Look through the material below for "this". Copy every line that contains it.
--- Start of STORED DATA ---
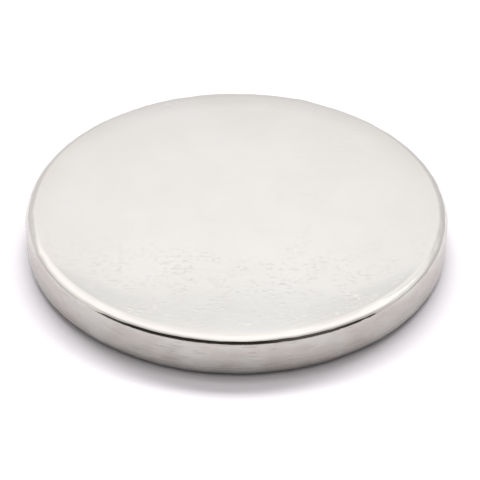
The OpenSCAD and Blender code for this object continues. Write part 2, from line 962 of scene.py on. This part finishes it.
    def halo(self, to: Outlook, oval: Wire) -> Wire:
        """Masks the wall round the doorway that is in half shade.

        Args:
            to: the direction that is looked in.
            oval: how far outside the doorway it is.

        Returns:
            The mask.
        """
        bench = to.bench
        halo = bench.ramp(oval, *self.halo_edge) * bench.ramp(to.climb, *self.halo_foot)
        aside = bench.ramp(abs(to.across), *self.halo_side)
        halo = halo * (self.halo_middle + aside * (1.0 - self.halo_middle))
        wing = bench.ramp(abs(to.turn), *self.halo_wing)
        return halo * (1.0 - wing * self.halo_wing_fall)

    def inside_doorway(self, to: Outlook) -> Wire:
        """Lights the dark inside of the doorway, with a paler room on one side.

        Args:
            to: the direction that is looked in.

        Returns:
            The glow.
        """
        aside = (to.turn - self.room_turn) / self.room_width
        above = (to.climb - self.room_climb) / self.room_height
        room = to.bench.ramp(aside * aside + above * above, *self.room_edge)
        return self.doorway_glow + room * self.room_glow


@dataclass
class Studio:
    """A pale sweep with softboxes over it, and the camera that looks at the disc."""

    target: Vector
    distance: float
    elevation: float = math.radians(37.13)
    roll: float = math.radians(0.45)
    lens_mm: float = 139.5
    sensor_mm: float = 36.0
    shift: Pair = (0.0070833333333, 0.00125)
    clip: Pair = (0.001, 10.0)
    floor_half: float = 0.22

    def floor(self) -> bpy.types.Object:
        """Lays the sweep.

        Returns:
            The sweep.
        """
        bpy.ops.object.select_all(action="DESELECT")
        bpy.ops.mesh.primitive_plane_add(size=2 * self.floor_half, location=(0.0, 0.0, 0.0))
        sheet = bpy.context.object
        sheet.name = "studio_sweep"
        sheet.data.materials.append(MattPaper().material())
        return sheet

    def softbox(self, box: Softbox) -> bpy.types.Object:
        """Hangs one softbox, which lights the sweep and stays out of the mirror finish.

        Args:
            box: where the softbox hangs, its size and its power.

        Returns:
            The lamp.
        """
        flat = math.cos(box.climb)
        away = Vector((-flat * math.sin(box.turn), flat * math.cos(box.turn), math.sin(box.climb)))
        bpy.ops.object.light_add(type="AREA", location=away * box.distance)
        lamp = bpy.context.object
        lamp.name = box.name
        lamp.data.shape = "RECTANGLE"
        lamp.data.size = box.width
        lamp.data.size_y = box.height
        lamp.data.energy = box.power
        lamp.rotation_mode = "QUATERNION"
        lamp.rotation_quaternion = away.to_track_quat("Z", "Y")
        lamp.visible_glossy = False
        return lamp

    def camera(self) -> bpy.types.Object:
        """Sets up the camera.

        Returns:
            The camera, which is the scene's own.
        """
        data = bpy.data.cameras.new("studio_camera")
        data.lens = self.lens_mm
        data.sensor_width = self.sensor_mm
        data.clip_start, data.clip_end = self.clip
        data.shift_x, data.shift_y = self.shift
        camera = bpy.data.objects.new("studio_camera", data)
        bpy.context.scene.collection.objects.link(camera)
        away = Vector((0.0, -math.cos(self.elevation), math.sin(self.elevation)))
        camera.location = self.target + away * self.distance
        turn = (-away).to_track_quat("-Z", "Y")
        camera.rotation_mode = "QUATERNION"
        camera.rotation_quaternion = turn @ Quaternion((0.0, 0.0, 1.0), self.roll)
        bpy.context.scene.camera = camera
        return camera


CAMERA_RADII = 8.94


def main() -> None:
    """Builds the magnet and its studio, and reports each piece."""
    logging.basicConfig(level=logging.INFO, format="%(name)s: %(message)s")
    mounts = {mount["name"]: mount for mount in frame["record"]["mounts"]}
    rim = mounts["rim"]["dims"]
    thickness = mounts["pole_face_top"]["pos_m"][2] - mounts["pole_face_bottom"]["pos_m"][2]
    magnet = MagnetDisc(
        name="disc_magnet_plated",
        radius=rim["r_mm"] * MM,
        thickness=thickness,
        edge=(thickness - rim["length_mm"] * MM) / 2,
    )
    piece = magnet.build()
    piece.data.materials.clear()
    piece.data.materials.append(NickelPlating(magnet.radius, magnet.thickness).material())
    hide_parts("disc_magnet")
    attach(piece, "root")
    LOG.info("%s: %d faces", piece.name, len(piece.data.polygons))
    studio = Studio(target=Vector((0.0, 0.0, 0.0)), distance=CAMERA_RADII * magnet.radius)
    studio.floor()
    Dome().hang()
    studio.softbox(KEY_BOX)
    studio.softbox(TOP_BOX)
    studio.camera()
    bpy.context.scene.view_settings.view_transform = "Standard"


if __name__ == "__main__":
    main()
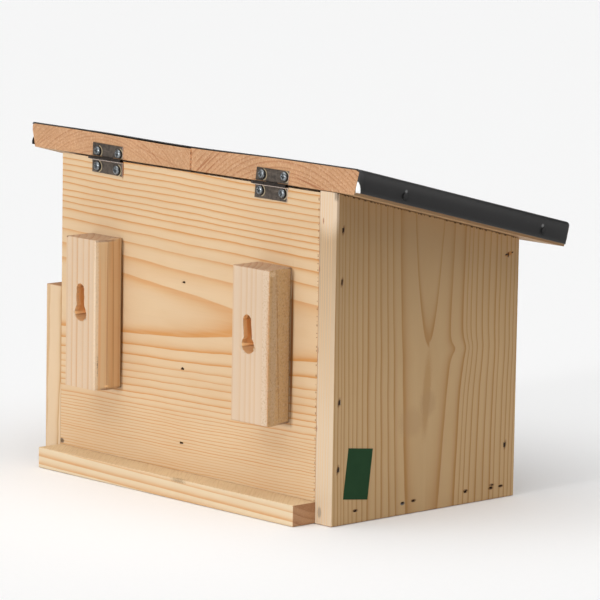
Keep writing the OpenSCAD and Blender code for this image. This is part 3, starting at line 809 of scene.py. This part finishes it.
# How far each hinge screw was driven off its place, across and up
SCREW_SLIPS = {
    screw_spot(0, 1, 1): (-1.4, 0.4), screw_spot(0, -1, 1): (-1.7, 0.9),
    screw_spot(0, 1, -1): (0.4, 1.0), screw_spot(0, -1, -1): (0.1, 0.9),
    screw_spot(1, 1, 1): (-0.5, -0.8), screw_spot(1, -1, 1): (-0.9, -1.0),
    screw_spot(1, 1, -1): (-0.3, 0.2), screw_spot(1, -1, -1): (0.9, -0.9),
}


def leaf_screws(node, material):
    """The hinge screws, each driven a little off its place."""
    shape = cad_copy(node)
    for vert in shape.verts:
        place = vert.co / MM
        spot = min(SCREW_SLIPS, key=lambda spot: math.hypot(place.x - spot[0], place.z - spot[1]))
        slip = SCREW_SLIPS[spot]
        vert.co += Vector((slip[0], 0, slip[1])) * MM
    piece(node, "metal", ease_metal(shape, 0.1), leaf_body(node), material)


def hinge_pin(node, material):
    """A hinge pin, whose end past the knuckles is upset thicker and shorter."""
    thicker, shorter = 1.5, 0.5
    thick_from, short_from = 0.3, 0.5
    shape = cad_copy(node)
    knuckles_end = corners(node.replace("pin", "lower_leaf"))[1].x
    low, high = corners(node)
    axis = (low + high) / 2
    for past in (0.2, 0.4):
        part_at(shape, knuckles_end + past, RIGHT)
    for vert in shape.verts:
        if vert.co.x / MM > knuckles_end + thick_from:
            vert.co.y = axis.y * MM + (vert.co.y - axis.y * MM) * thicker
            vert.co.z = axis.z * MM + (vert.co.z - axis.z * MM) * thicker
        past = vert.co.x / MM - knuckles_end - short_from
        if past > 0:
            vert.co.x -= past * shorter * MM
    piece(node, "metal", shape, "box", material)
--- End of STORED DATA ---
▸ EXPECTED OUTPUT:
The OpenSCAD and Blender code for this object continues. Write part 2, from line 962 of scene.py on. This part finishes it.
Keep writing the OpenSCAD and Blender code for this image. This is part 3, starting at line 809 of scene.py. This part finishes it.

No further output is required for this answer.